Of course, many bankers will simply reject such an analysis and assert that unethical actions are unethical, end of story, no group of people is 100% good, and just as there are corrupt people in other industries, so too do corrupt people enter the financial industry. And while there is a popular belief that many enter the financial industry specifically because it attracts more corrupt people than others, it’s important to note that there is no real evidence of this and, particularly when discussing Wall Street, the financial industry in America is one of the heaviest and most aggressively regulated sectors on Earth.

Getting into banking so you can get rich from laundering money for drug dealers is not as easy as it sounds, nor as rewarding. It takes years of work before one can get in a position to commit such egregious act, which is why the bulk of financial crimes committed are on a much smaller scale and much less exciting. Think tax fraud more than large scale operations with drug cartels, and think breaking largely abstract fiduciary rules rather than toppling the global financial system.

Ultimately, some bankers break the law sometimes because the temptation is too great and the rewards are so much larger than the potential punishments, that it makes rational sense to go the illegal route over the legal one. What is important is to create a financial system where these illegal actions are easily discovered, fiercely punished, and actively policed against.

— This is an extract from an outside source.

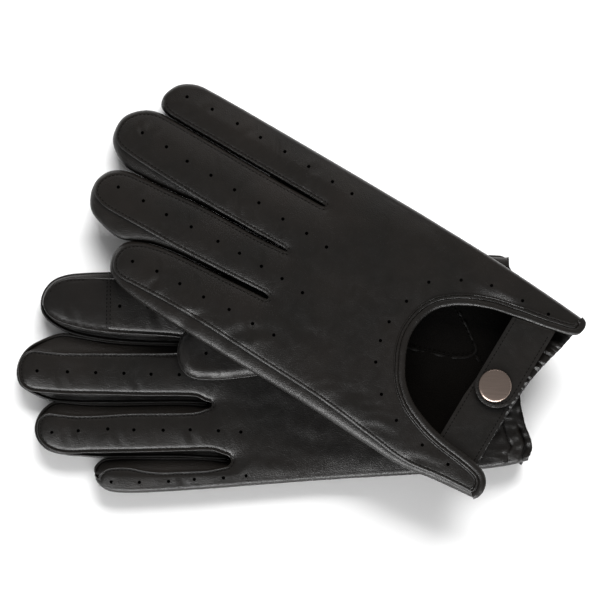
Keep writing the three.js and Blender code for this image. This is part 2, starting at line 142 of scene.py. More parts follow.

On that front, the financial industry has made significant strides since 2008, with new regulations and new limitations on bank practices making the no-money-down mortgages of the mid-2000s a thing of the past. That doesn’t mean financial crime has disappeared, however; it just means that the few places where people can get away with the crimes are less harmful to the system as a whole and harder to find. But for now, bankers break the law for the same reason computer programmers, doctors, lawyers, politicians, or any other group does: because they think the benefits outweigh the costs and the systems aren’t there to make them think otherwise.